----- Records for the task

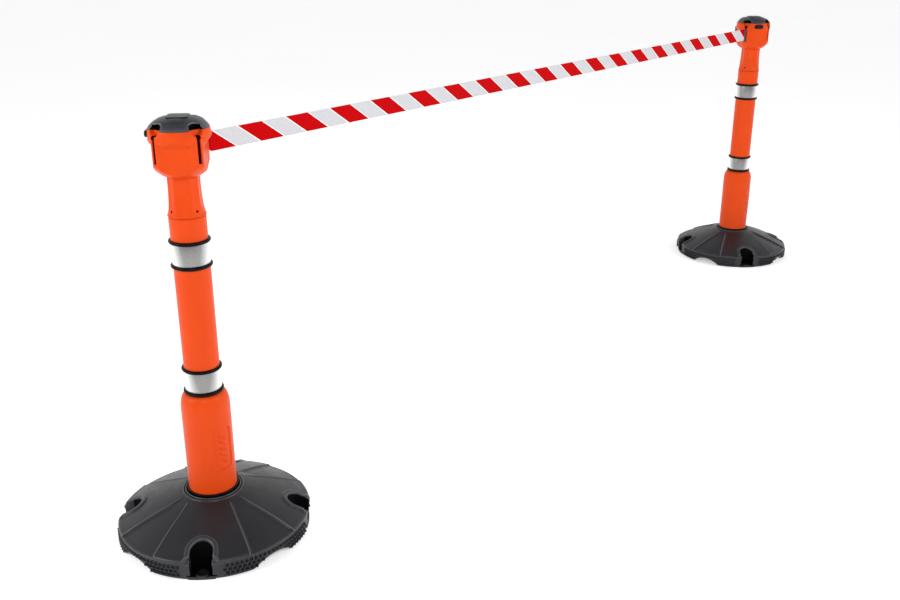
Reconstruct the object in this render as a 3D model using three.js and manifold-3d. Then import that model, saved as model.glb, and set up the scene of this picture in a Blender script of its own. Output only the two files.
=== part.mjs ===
// Belt barrier: two weighted posts three metres apart, joined by one level warning tape.
//
// Millimetres, +Z up. The origin is on the floor midway between the posts, and +X runs along the
// tape from unit a to unit b. Each unit is a base, a post, and a head that holds a spring reel of
// tape. The head of unit b is turned a quarter turn, so its tape leaves sideways while one of its
// receiver slots faces unit a and holds the clip of the other tape.

import * as THREE from 'three';
import { mergeVertices } from 'three/addons/utils/BufferGeometryUtils.js';
import Module from 'manifold-3d';

const wasm = await Module();
wasm.setup();

// ---------------------------------------------------------------- driving dimensions

const POST_SPACING = 3000;
const HEAD_TURN = { a: 0, b: Math.PI / 2 };
const SIDES = 24;                 // sides of the round pieces that fit into each other
const BASE_SIDES = 40;
const SMALL_SIDES = 12;           // sides of screws, pins and small holes
const GAP = 0.3;                  // clearance between pieces that touch
const CORNERS = [0, 1, 2, 3].map((i) => (i * Math.PI) / 2);
const FACES = CORNERS.map((azimuth) => azimuth + Math.PI / 4);

const BASE = {
  turn: (-1.2 * Math.PI) / 180,
  radius: 247.5, bandFoot: 7, bandTop: 39, footRadius: 240, socketRadius: 61.4, socketFloor: 20,
  dome: [[243.5, 46], [240, 52.5], [232, 56], [218, 62.5], [190, 75], [150, 91], [110, 105], [80, 114.5]],
  collarOuter: 78, collarTop: 120.5, collarEdge: 118, sealRadius: 66.8, sealSeat: 106,
  notchHalf: 27.5, notchEnd: 188, notchFloor: 8, mouthStart: 236, mouthHalf: 41.5,
  footArchRise: 24, footArchHalf: 60, footArchDepth: 72, eyeRadius: 17, eyePlace: 222, eyeFloor: 3,
};
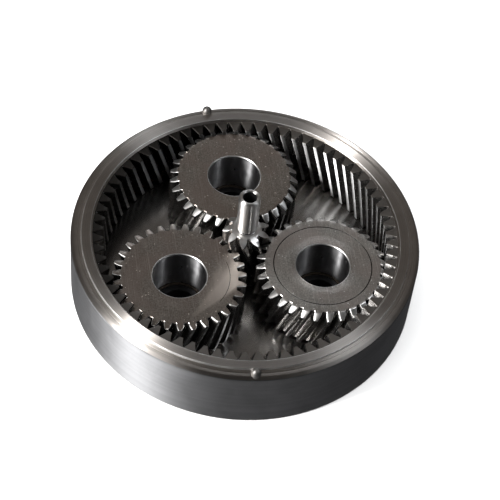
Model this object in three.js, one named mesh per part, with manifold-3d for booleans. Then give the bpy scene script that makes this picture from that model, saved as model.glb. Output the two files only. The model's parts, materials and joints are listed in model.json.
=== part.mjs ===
// Single-stage helical planetary gear set: a fixed ring gear with three planets, a sun pinion on
// the input shaft, and a carrier plate that turns in a liner in the bottom of the ring.
// Units are millimetres. +Z is the shared gear axis, and z = 0 is the face the ring stands on.
import * as THREE from "three";
import { mergeVertices } from "three/addons/utils/BufferGeometryUtils.js";
import Module from "manifold-3d";

const wasm = await Module();
wasm.setup();

// ---------------------------------------------------------------- driving dimensions

// Gear data
const NORMAL_MODULE = 1;
const PRESSURE_ANGLE = THREE.MathUtils.degToRad(20);
const HELIX_ANGLE = THREE.MathUtils.degToRad(18);
const SUN_TEETH = 9;
const PLANET_TEETH = 31;
const RING_TEETH = 72;
const PLANET_COUNT = 3;
const CENTRE_DISTANCE = 21.3;
const SUN_SHIFT = 0.45; // profile shift of the sun; the planets' and ring's follow from it
const ADDENDUM = 0.9;
const DEDENDUM = 1.25;
const RING_DEDENDUM = 1.8; // the ring's tooth spaces run on until they are nearly pointed
const FLANK_RELIEF = 0.075; // taken off each flank, for backlash between the faceted teeth

// Heights
const RING_HEIGHT = 19;
const SHOULDER_HEIGHT = 18.5; // outer part of the rim, a little below the land inside it
const PLANET_TOP = 17;
const PLANET_BOTTOM = 3.9;
const SUN_GEAR_TOP = 21.2;
const SHAFT_TOP = 33.3;
const CARRIER_TOP = 3.2;
const CARRIER_RIM_BOTTOM = 1.4; // underside of the rim, which the clip holds up
const OUTPUT_FACE = 0.3; // the boss inside the clip reaches down to here
const CLEARANCE = 0.1; // axial and radial gap between fitted pieces

// Ring gear
const RING_RADIUS = 45;
const LAND_OUTER_RADIUS = 42.2;
const LAND_INNER_RADIUS = 39.9;
const OUTER_CHAMFER = 0.8;
const COUNTERBORE_RADIUS = 40;
const COUNTERBORE_TOP = 3.4;
const TOOTH_END_DROP_AT_CREST = 1; // how far the ring's tooth ends lie below the land
const TOOTH_END_DROP_AT_ROOT = 0.7;

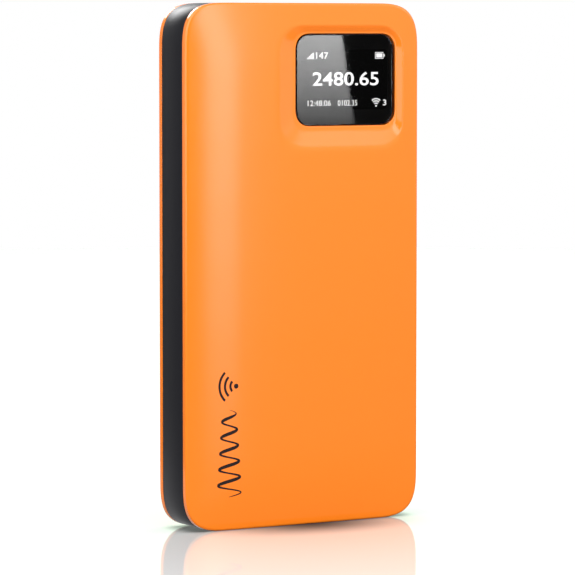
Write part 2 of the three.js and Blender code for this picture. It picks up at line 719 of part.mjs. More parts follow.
piece('antenna_carrier', 'black_plastic', antennaCarrier());
piece('lte_main_antenna', 'copper', lteMainAntenna());
piece('lte_diversity_antenna', 'copper', lteDiversityAntenna());
piece('wifi_antenna', 'copper', wifiAntenna());
piece('diversity_antenna_clip', 'gold', diversityAntennaClip());
piece('wifi_antenna_clip', 'gold', wifiAntennaClip());
piece('main_antenna_coax', 'black_wire', mainAntennaCoax());
piece('sub_rf_plug', 'gold', rod([-19, SUB_REAR + FACE_GAP, 9], [-19, -0.75, 9], 1.3));
piece('main_rf_plug', 'gold', rod([-24, 0.5, 95], [-24, BOARD_FRONT - FACE_GAP, 95], 1.3));

let shellScrewCount = 0;
for (const z of SHELL_SCREW_HEIGHTS) {
  for (const x of [-SHELL_SCREW_X, SHELL_SCREW_X]) {
    shellScrewCount += 1;
    piece(`front_shell_screw_${shellScrewCount}`, 'steel', screw(x, z, WEB_REAR + FACE_GAP, 1.7));
  }
}
BOARD_SCREWS.forEach(([x, z], i) => {
  piece(`board_screw_${i + 1}`, 'steel', screw(x, z, BOARD_REAR + FACE_GAP, 4));
});
SUB_SCREWS.forEach(([x, z], i) => {
  piece(`sub_board_screw_${i + 1}`, 'steel', screw(x, z, SUB_REAR + FACE_GAP, 1.9));
});

export default hotspot;
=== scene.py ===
"""Mobile hotspot: orange crowned shells on a black band, with a small display, in a white studio.

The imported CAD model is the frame. This script makes the fine shells, band, window, lit display and
printed mark around it, and gives every carried-over CAD node its own procedural material.
"""
import json
import math

import bmesh
import bpy
import numpy as np
from mathutils import Matrix, Vector


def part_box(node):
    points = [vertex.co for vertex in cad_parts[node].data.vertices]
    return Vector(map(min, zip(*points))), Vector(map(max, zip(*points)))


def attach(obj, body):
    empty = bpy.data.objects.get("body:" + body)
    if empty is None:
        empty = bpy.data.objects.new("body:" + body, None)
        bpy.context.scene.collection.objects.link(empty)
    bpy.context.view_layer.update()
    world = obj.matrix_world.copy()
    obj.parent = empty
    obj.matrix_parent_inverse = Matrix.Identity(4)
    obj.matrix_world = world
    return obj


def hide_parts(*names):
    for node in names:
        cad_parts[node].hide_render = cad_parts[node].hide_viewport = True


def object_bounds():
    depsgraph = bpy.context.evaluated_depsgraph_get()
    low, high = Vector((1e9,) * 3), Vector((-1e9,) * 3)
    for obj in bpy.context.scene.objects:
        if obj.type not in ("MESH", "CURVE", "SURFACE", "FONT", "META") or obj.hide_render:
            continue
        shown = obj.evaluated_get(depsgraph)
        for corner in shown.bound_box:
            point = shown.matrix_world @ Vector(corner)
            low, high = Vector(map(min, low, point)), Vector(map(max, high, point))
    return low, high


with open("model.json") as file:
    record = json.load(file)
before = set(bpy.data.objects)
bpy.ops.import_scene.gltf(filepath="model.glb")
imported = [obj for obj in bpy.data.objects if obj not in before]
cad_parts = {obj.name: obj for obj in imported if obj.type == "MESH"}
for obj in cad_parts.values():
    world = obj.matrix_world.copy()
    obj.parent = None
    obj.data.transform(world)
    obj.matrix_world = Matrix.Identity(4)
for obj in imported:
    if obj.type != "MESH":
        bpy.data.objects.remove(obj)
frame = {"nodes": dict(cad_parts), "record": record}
CAD_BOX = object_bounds()

# ------------------------------------------------------------------ sizes, in millimetres

MM = 0.001

# The body: its box, the seam between shells and band, and the profile and corners of the shells.
BOX_LOW, BOX_HIGH = CAD_BOX
WIDTH = (BOX_HIGH.x - BOX_LOW.x) / MM
HEIGHT = (BOX_HIGH.z - BOX_LOW.z) / MM
THICKNESS = (BOX_HIGH.y - BOX_LOW.y) / MM
BAND_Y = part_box("mid_frame")[1].y / MM
SEAM_Y = BAND_Y + 0.1
SIDE_WALL = 1.2
EDGE_RUN = 0.6
EDGE_RISE = 0.35
CROWN_RUN = 16.0
CROWN_RISE = THICKNESS / 2 - SEAM_Y - SIDE_WALL - EDGE_RISE
CORNER = 12.5
CORNER_POWER = 3.3
CORNER_LOSS = 0.45
SHELL_INNER_Y = THICKNESS / 2 - 1.5
SHELL_RIM = 3.5
LIP_OUTSET = 1.75
LIP_WALL = 0.6
BAND_WALL = 1.6

# Points along each straight side and round each corner of an outline.
SIDE_POINTS = 24
CORNER_POINTS = 18

# The display's window, the sunk tray round it and the ledge that holds it.
WINDOW = {"x": 12.3, "z": 109.24, "width": 28.4, "height": 22.4, "corner": 4.2, "power": 2.4}
SCOOP = {"x": 10.4, "z": 107.15, "width": 36.8, "height": 31.6, "corner": 8.0, "power": 2.4}
LEDGE = {"x": 12.3, "z": 109.24, "width": 25.8, "height": 15.8, "corner": 1.0, "power": 2.4}
SCOOP_FLOOR = -6.3
LEDGE_FRONT = -5.05
LEDGE_REAR = -4.4
LEDGE_WALL = 1.2
LENS_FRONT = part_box("display_window")[0].y / MM
LENS_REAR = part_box("display_window")[1].y / MM
LCD_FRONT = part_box("lcd_panel")[0].y / MM
WEB_FRONT = -4.7
WEB_REAR = -4.0

# The band and its posts. A front is the Y of a board's face, and posts are (x, z) pairs.
BAND_EDGE = 0.16
POST_RADIUS = 1.7
MAIN_BOARD_FRONT = 1.55
MAIN_BOARD_POSTS = ((-26.5, 89), (26.5, 89), (-26.5, 121), (-6, 121))
SUB_BOARD_FRONT = -2.65
SUB_BOARD_POSTS = ((-23, 7), (23, 7))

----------

Repeat these lines exactly and nothing more: the one containing "let shellScrewCount = 0;", the one containing "low, high = Vector((1e9,)", and all the lines between.

let shellScrewCount = 0;
for (const z of SHELL_SCREW_HEIGHTS) {
  for (const x of [-SHELL_SCREW_X, SHELL_SCREW_X]) {
    shellScrewCount += 1;
    piece(`front_shell_screw_${shellScrewCount}`, 'steel', screw(x, z, WEB_REAR + FACE_GAP, 1.7));
  }
}
BOARD_SCREWS.forEach(([x, z], i) => {
  piece(`board_screw_${i + 1}`, 'steel', screw(x, z, BOARD_REAR + FACE_GAP, 4));
});
SUB_SCREWS.forEach(([x, z], i) => {
  piece(`sub_board_screw_${i + 1}`, 'steel', screw(x, z, SUB_REAR + FACE_GAP, 1.9));
});

export default hotspot;
=== scene.py ===
"""Mobile hotspot: orange crowned shells on a black band, with a small display, in a white studio.

The imported CAD model is the frame. This script makes the fine shells, band, window, lit display and
printed mark around it, and gives every carried-over CAD node its own procedural material.
"""
import json
import math

import bmesh
import bpy
import numpy as np
from mathutils import Matrix, Vector


def part_box(node):
    points = [vertex.co for vertex in cad_parts[node].data.vertices]
    return Vector(map(min, zip(*points))), Vector(map(max, zip(*points)))


def attach(obj, body):
    empty = bpy.data.objects.get("body:" + body)
    if empty is None:
        empty = bpy.data.objects.new("body:" + body, None)
        bpy.context.scene.collection.objects.link(empty)
    bpy.context.view_layer.update()
    world = obj.matrix_world.copy()
    obj.parent = empty
    obj.matrix_parent_inverse = Matrix.Identity(4)
    obj.matrix_world = world
    return obj


def hide_parts(*names):
    for node in names:
        cad_parts[node].hide_render = cad_parts[node].hide_viewport = True


def object_bounds():
    depsgraph = bpy.context.evaluated_depsgraph_get()
    low, high = Vector((1e9,) * 3), Vector((-1e9,) * 3)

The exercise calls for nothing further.